Music and singing have always been a large part of my identity.
I've been singing all my life, from singing with the radio, singing at
school plays, singing for relatives, being a cantor in the church where I grew
up, singing in choirs and bands, and just singing with friends. Music
touches my soul and singing is a way of expressing my soul. I've been
very lucky because singing has always come easily to me and people have always
enjoyed listening. Until recently, my singing voice was the one thing in
my life I could always count on.
Slowly, over the past year or more, I've developed a tremor in my
singing voice that prevents me from singing higher notes. It started out
as a rare occurrence and has slowly become more frequent. It has been
very embarrassing for me and I have tried to hide it as much as possible.
For a few years, I have been working on my voice with a teacher, and she
and I have been working on this tremor for quite a while now without a lot of
success. As I continue to sing and continue to experience this block, I
have become more and more frustrated and afraid, afraid that people would
notice and afraid that this would be a permanent change in my voice that would
eventually prevent me from singing altogether.
When one loses control over something in which they had held
complete confidence, it can feel like the world is falling apart. This
can happen with many transitions in life, whether they be times of celebration
or sorrow: the birth of a baby, a move, losing or changing a job, loss of a
loved one, etc. Moving from a place of certainly to uncertainty is a time
of great stress for many.
The church I serve has been doing a lot of talking recently about
their future and how they might adapt to the changing world surrounding them.

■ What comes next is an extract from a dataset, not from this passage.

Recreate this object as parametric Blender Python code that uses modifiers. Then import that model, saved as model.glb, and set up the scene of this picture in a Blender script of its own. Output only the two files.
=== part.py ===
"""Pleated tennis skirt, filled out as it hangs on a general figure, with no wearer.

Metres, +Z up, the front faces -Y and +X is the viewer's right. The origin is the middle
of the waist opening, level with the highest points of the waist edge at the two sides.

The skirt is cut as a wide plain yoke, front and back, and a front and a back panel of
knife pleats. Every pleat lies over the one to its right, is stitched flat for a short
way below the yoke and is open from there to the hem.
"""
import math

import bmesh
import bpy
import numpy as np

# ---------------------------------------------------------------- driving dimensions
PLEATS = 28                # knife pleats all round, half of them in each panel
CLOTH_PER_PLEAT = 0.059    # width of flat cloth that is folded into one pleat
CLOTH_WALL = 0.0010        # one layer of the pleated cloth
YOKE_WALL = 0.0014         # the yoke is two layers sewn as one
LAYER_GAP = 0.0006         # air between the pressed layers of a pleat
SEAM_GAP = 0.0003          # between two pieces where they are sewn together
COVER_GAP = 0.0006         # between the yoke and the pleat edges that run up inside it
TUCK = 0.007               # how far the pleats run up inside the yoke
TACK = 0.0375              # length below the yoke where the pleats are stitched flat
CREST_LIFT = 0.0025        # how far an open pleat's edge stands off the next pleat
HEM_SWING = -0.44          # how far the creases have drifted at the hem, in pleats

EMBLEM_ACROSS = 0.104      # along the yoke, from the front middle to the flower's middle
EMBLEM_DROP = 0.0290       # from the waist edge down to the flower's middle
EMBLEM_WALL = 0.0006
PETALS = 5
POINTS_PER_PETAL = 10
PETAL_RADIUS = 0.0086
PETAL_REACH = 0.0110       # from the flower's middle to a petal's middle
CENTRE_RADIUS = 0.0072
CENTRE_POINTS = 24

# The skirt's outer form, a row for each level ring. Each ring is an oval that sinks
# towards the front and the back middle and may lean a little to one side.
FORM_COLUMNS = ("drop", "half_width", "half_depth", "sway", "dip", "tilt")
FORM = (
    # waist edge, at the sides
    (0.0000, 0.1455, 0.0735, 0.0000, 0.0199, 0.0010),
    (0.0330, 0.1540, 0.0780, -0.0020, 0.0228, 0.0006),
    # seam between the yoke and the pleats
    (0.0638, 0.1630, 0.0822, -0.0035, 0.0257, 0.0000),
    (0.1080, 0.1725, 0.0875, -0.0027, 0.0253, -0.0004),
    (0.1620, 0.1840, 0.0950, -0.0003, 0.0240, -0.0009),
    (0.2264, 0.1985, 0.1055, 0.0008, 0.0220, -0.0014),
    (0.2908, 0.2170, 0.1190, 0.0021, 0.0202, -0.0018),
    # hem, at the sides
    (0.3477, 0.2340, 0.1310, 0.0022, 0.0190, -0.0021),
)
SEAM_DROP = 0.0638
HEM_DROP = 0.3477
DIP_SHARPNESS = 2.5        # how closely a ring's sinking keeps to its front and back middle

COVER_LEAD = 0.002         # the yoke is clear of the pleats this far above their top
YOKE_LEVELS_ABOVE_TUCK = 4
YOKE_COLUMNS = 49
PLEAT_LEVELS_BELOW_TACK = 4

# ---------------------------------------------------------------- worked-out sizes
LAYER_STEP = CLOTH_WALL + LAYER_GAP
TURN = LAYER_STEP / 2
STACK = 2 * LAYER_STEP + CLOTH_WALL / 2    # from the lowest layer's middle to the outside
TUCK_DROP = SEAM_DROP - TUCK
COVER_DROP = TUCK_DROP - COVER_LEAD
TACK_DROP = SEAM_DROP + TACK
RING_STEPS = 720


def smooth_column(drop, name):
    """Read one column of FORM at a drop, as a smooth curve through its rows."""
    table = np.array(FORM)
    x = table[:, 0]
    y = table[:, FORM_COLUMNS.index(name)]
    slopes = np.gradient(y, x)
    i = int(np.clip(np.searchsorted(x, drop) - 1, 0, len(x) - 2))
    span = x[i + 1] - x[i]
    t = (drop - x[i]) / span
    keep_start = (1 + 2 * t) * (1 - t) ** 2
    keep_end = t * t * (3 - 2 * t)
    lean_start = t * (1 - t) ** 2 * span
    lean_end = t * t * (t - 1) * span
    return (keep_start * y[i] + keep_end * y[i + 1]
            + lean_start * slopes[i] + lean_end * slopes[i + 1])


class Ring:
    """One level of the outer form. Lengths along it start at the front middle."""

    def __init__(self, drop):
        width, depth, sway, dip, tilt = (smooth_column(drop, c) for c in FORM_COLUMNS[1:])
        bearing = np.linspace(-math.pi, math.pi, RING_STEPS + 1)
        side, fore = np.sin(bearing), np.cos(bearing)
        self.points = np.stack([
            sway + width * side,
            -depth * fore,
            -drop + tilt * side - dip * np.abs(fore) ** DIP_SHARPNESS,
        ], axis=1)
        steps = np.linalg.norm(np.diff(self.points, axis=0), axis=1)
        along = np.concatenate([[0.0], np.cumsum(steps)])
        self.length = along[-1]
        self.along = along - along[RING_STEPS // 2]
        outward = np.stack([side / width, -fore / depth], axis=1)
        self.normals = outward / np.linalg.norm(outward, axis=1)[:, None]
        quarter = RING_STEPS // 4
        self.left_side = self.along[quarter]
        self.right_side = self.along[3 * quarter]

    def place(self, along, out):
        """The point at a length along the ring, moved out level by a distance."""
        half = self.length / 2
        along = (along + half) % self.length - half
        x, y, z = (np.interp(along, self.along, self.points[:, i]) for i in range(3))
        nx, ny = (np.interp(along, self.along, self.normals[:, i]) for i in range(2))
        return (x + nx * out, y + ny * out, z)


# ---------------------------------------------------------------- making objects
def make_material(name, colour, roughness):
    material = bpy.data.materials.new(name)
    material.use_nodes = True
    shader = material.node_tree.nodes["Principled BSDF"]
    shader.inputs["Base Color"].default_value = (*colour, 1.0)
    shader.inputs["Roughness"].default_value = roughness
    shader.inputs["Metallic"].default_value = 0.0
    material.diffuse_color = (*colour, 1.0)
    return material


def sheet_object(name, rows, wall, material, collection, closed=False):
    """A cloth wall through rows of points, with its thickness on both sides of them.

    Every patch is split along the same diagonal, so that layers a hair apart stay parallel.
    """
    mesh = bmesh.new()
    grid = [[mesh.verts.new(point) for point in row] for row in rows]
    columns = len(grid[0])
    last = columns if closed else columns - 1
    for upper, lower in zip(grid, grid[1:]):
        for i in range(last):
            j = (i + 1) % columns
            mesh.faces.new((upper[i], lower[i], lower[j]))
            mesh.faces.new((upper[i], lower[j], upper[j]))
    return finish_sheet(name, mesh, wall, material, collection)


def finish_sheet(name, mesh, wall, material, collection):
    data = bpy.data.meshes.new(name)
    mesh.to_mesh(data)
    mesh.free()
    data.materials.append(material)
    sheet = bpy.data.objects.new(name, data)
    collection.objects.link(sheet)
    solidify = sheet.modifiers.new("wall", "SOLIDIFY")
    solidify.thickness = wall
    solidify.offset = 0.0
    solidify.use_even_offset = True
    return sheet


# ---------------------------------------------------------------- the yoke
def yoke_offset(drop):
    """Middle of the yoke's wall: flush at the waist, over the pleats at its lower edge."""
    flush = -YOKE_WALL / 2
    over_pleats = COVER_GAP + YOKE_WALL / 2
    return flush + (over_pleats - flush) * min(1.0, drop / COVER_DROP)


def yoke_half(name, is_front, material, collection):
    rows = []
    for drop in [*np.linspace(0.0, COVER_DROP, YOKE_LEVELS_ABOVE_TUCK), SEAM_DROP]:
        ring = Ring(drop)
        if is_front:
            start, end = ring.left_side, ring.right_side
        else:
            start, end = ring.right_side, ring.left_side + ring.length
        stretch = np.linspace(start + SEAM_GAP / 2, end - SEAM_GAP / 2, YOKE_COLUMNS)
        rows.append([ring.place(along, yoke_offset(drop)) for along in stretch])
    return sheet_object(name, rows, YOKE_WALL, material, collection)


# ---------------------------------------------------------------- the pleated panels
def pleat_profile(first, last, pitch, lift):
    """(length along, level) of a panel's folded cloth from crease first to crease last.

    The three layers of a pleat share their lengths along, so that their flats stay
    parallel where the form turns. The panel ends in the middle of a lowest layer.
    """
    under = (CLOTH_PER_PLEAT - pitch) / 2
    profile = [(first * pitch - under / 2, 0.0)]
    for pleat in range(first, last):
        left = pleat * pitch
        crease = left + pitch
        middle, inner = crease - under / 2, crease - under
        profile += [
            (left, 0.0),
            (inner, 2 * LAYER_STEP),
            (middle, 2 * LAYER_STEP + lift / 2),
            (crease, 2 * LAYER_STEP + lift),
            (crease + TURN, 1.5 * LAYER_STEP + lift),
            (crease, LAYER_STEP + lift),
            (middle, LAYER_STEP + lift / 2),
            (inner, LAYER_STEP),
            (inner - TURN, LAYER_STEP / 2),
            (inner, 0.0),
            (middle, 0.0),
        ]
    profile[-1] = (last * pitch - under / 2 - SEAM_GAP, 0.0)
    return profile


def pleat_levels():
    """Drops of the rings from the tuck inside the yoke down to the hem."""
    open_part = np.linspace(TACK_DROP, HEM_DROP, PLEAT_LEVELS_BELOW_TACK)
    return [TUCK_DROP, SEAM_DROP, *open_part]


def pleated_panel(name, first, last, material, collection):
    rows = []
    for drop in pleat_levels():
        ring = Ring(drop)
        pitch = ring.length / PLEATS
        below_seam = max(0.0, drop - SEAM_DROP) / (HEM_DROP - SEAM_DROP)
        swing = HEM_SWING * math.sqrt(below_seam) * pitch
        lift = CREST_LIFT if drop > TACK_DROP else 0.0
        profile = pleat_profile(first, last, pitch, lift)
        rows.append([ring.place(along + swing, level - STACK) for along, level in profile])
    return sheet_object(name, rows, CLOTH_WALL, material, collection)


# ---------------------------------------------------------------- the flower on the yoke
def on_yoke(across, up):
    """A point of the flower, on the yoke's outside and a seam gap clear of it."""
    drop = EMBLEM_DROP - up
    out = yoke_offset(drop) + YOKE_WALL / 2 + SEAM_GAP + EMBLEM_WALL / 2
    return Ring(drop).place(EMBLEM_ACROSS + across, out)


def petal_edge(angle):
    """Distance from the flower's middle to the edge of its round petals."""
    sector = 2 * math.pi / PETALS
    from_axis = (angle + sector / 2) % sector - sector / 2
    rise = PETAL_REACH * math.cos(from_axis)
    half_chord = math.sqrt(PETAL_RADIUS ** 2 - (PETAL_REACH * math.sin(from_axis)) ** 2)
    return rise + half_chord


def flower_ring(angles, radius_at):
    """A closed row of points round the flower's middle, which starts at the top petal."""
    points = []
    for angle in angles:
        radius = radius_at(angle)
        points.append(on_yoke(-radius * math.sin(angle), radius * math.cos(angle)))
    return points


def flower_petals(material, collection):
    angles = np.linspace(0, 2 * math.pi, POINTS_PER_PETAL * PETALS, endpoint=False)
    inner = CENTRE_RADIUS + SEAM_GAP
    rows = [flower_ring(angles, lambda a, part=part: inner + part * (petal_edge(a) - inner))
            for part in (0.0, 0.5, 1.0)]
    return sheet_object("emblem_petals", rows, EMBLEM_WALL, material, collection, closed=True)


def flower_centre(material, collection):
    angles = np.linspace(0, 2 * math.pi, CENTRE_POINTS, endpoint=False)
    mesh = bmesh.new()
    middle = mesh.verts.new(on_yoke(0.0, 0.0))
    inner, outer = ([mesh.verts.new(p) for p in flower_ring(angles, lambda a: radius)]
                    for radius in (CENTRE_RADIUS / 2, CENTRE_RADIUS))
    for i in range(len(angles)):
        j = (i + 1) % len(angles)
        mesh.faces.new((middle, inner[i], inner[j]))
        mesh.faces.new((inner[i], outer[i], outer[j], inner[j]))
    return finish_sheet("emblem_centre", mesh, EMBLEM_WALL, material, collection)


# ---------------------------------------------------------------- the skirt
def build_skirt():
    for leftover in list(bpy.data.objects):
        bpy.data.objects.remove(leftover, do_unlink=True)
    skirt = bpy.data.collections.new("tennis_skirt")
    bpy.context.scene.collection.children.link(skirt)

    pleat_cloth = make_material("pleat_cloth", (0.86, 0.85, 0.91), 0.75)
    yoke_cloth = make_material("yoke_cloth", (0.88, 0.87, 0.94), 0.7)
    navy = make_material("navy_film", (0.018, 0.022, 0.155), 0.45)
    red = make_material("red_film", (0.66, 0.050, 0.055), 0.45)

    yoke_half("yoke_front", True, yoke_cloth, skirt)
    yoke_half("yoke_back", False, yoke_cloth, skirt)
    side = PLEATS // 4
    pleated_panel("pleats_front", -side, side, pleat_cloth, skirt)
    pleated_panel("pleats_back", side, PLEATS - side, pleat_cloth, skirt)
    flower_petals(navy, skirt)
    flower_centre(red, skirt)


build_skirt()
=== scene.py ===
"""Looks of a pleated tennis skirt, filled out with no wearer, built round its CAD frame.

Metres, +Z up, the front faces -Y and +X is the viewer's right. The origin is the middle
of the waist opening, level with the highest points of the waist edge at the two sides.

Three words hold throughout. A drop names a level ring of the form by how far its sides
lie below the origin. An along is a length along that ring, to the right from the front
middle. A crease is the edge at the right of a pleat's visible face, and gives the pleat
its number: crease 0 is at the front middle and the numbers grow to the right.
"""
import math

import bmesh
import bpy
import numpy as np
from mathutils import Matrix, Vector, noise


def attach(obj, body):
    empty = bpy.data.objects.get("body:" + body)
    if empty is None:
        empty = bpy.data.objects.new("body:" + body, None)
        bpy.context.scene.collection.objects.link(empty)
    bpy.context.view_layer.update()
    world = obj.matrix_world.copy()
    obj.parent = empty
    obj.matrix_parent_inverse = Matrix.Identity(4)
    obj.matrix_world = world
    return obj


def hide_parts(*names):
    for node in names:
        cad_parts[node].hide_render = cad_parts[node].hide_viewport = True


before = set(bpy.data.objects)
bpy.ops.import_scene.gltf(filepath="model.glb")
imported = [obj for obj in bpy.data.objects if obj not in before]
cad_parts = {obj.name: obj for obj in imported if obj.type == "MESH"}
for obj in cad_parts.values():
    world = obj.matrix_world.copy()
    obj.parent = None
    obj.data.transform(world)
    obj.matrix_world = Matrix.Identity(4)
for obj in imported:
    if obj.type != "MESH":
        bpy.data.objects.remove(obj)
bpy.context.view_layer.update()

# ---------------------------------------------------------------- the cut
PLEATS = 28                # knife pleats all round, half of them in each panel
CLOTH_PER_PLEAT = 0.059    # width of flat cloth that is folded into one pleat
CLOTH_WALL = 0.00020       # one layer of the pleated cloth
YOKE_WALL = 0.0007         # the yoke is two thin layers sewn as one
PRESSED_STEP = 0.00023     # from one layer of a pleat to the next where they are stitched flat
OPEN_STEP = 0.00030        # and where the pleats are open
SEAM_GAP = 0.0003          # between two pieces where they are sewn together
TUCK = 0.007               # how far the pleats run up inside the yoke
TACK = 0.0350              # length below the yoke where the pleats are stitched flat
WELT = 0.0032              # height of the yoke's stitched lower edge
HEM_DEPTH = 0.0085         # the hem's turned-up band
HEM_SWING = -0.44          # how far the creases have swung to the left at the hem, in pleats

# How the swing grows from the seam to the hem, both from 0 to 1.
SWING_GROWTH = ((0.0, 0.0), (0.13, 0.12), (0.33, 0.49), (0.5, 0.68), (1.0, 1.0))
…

For many, this is a scary time. Their faith community is one of
security and stability, a place where they can go for comfort and support.
When changes happen, this secure place can become one of uncertainty and
disruption.
A change in belief systems can have the same effect. For
some, their faith, their belief systems, are a rock under their feet, sturdy,
unchanging, and unshifting. So when those beliefs are threatened, the
rock become a fortress of protection. And when a crisis in life causes
one to question those beliefs or doubt what has always been true, the
underlying rock becomes quicksand, shifting, changing, and possibly trying to
swallow up and choke that faith until it disappears. For many, their
faith is part of their identity, a part of their lives, the one thing on which
they can count and rely, so this can be time of trauma, embarrassment,
frustration, and fear.
One thing I have learned over and over again is that I can't live
in the past. This applies to the changes in my voice as well. I
can't go back to how my voice was before. I have learned a lot through my
lessons about my voice and about singing and my voice is growing and changing
because of it. I've also learned that I need to let go. Because I
am afraid of embarrassment and because I am feeling afraid that this change in
my voice is permanent, I have approached my singing with trepidation and have
been afraid to express my soul in my singing.

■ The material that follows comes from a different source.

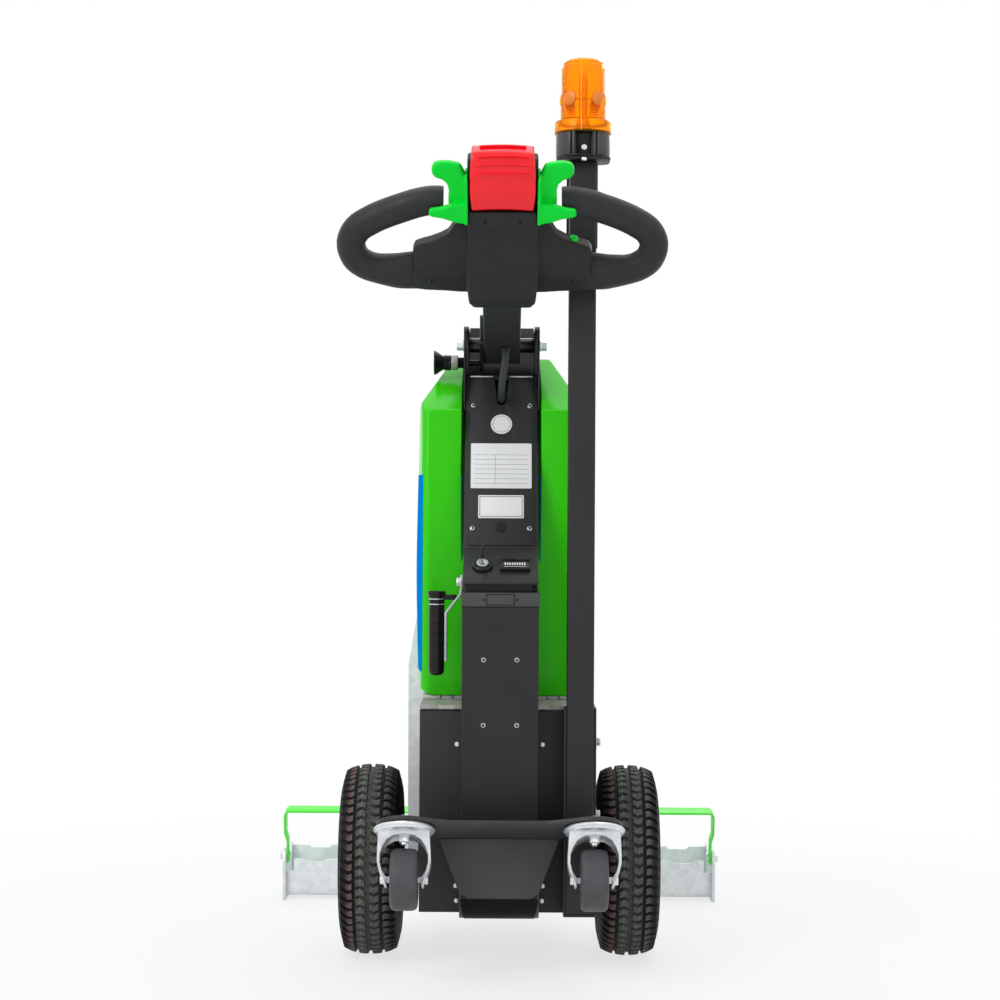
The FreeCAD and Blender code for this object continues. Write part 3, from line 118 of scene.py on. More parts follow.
def round_edges(bm, edges, width, segments=2):
    if edges and width > 0:
        bmesh.ops.bevel(bm, geom=edges, offset=width, offset_type="OFFSET", segments=segments, profile=0.5,
                        affect="EDGES", material=-1)


def all_parts(bm):
    return bm.verts[:] + bm.edges[:] + bm.faces[:]


def face_outward(bm):
    bmesh.ops.recalc_face_normals(bm, faces=bm.faces)


def close_up(bm):
    bmesh.ops.remove_doubles(bm, verts=bm.verts, dist=0.001)
    face_outward(bm)


def new_verts(made):
    return [item for item in made["geom"] if isinstance(item, bmesh.types.BMVert)]


def open_rim(made):
    """The edges just made that have one face."""
    return [item for item in made["geom"] if isinstance(item, bmesh.types.BMEdge) and item.is_boundary]


def rectangle(x, y):
    """Outline of half sizes x and y."""
    return [(-x, -y), (x, -y), (x, y), (-x, y)]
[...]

I have to move forward. I have to take what I have learned
and apply it with confidence. I need to reach deep into that place within
that loves to sing, and try to move past the embarrassment and fear.
"Do not be afraid," as we are told over and over again in our
scriptures, as we hear during the Christmas season when angels approached Mary and Joseph and the shepherds. Easier said than done, but we can't live in our past and
hold stubbornly to the way we've always done things, let fear keep us from
moving forward. If we can find the determination to more forward, we can
allow our experiences to change us, transform us, help us to grow as human
beings in relationship with others and with the Holy. This might mean the
ground beneath our feet feels a little shaky at times, but instead of an
unchanging rock, we'll have layers beneath us that help root us and ground us
and perhaps make us stronger in times of uncertainty and crisis.
The loss of my singing voice still scares me. It is a large
part of who I am, but it's not all of who I am. My voice is used for much
more than singing. I use it for preaching, for storytelling, for offering
kind words, for laughing, and for conversations. These are the many layers of my voice, and although my singing feels awfully shaky right now, these other layers will help keep my strong.
Being open to change, being open to new ideas, and being open to differences, keeps my faith growing and keeps it from being fixed and even a bit shaky. It's ever-changing, ever-growing, and ever-evolving with my own life journey and with those around me. May it always be so. Amen.